- **PROBLEM DESCRIPTION**
Write out the material below again, unchanged.

------------------------------------------------------------------------

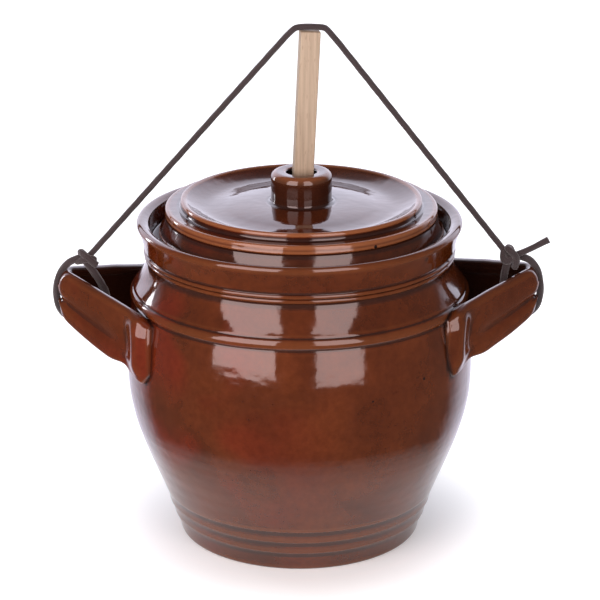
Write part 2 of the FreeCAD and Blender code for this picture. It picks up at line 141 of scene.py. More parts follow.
def woven_polyester():
    """Woven polyester sleeve: matt, dark plum-brown, with painted highlight on the crowns where a yarn rises
    and painted shade between them.
    """
    material = bpy.data.materials.new("woven_polyester")
    material.use_nodes = True
    tree = material.node_tree
    shader = tree.nodes["Principled BSDF"]
    shader.inputs["Roughness"].default_value = 0.72
    shader.inputs["Sheen Weight"].default_value = 0.35
    shader.inputs["Sheen Roughness"].default_value = 0.5
    chart = add(tree, "ShaderNodeUVMap", uv_map="along")
    split = add(tree, "ShaderNodeSeparateXYZ", {"Vector": chart.outputs["UV"]})
    along = add(tree, "ShaderNodeMath", {0: split.outputs["X"], 1: math.tau / (WEAVE_PITCH / MM)},
                operation="MULTIPLY")
    around = add(tree, "ShaderNodeMath", {0: split.outputs["Y"], 1: math.tau * YARNS_ROUND / 2},
                 operation="MULTIPLY")
    left_way = add(tree, "ShaderNodeMath", {0: along.outputs[0], 1: around.outputs[0]}, operation="ADD")
    right_way = add(tree, "ShaderNodeMath", {0: along.outputs[0], 1: around.outputs[0]},
                    operation="SUBTRACT")
    left_yarn = add(tree, "ShaderNodeMath", {0: left_way.outputs[0]}, operation="SINE")
    right_yarn = add(tree, "ShaderNodeMath", {0: right_way.outputs[0]}, operation="SINE")
    crossing = add(tree, "ShaderNodeMath", {0: left_yarn.outputs[0], 1: right_yarn.outputs[0]},
                   operation="MAXIMUM")
    height = add(tree, "ShaderNodeMapRange",
                 {"Value": crossing.outputs[0], "From Min": -0.6, "From Max": 1.0})
    place = add(tree, "ShaderNodeTexCoord")
    patches = add(tree, "ShaderNodeTexNoise",
                  {"Vector": place.outputs["Object"], "Scale": 160.0, "Detail": 2.0})
    blotch = add(tree, "ShaderNodeMapRange",
                 {"Value": patches.outputs["Fac"], "From Min": 0.3, "From Max": 0.7,
                  "To Min": 0.55, "To Max": 1.0})
    # Painted shade: darker in the valleys between the yarns and lighter on their crowns, scaled by random
    # patches of tone.
    painted_yarn_shade_and_tone = add(tree, "ShaderNodeMath", {0: height.outputs[0], 1: blotch.outputs[0]}, operation="MULTIPLY")
    colour = add(tree, "ShaderNodeMix",
                 {"Factor": painted_yarn_shade_and_tone.outputs[0], "A": linear("#171012"), "B": linear("#2d2225")},
                 data_type="RGBA")
    ridge = add(tree, "ShaderNodeBump", {"Height": height.outputs[0], "Strength": 0.7, "Distance": 0.25 * MM})
    tree.links.new(colour.outputs["Result"], shader.inputs["Base Color"])
    tree.links.new(ridge.outputs["Normal"], shader.inputs["Normal"])
    return material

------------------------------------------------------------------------

- **ANSWER FOR THIS EXERCISE**
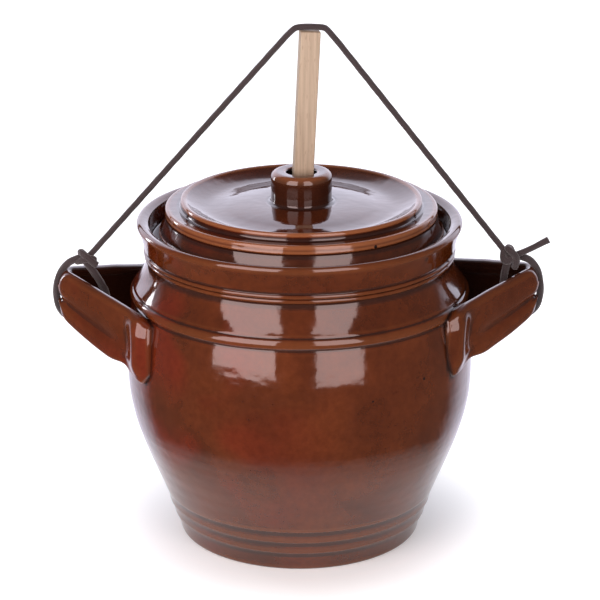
Write part 2 of the FreeCAD and Blender code for this picture. It picks up at line 141 of scene.py. More parts follow.
def woven_polyester():
    """Woven polyester sleeve: matt, dark plum-brown, with painted highlight on the crowns where a yarn rises
    and painted shade between them.
    """
    material = bpy.data.materials.new("woven_polyester")
    material.use_nodes = True
    tree = material.node_tree
    shader = tree.nodes["Principled BSDF"]
    shader.inputs["Roughness"].default_value = 0.72
    shader.inputs["Sheen Weight"].default_value = 0.35
    shader.inputs["Sheen Roughness"].default_value = 0.5
    chart = add(tree, "ShaderNodeUVMap", uv_map="along")
    split = add(tree, "ShaderNodeSeparateXYZ", {"Vector": chart.outputs["UV"]})
    along = add(tree, "ShaderNodeMath", {0: split.outputs["X"], 1: math.tau / (WEAVE_PITCH / MM)},
                operation="MULTIPLY")
    around = add(tree, "ShaderNodeMath", {0: split.outputs["Y"], 1: math.tau * YARNS_ROUND / 2},
                 operation="MULTIPLY")
    left_way = add(tree, "ShaderNodeMath", {0: along.outputs[0], 1: around.outputs[0]}, operation="ADD")
    right_way = add(tree, "ShaderNodeMath", {0: along.outputs[0], 1: around.outputs[0]},
                    operation="SUBTRACT")
    left_yarn = add(tree, "ShaderNodeMath", {0: left_way.outputs[0]}, operation="SINE")
    right_yarn = add(tree, "ShaderNodeMath", {0: right_way.outputs[0]}, operation="SINE")
    crossing = add(tree, "ShaderNodeMath", {0: left_yarn.outputs[0], 1: right_yarn.outputs[0]},
                   operation="MAXIMUM")
    height = add(tree, "ShaderNodeMapRange",
                 {"Value": crossing.outputs[0], "From Min": -0.6, "From Max": 1.0})
    place = add(tree, "ShaderNodeTexCoord")
    patches = add(tree, "ShaderNodeTexNoise",
                  {"Vector": place.outputs["Object"], "Scale": 160.0, "Detail": 2.0})
    blotch = add(tree, "ShaderNodeMapRange",
                 {"Value": patches.outputs["Fac"], "From Min": 0.3, "From Max": 0.7,
                  "To Min": 0.55, "To Max": 1.0})
    # Painted shade: darker in the valleys between the yarns and lighter on their crowns, scaled by random
    # patches of tone.
    painted_yarn_shade_and_tone = add(tree, "ShaderNodeMath", {0: height.outputs[0], 1: blotch.outputs[0]}, operation="MULTIPLY")
    colour = add(tree, "ShaderNodeMix",
                 {"Factor": painted_yarn_shade_and_tone.outputs[0], "A": linear("#171012"), "B": linear("#2d2225")},
                 data_type="RGBA")
    ridge = add(tree, "ShaderNodeBump", {"Height": height.outputs[0], "Strength": 0.7, "Distance": 0.25 * MM})
    tree.links.new(colour.outputs["Result"], shader.inputs["Base Color"])
    tree.links.new(ridge.outputs["Normal"], shader.inputs["Normal"])
    return material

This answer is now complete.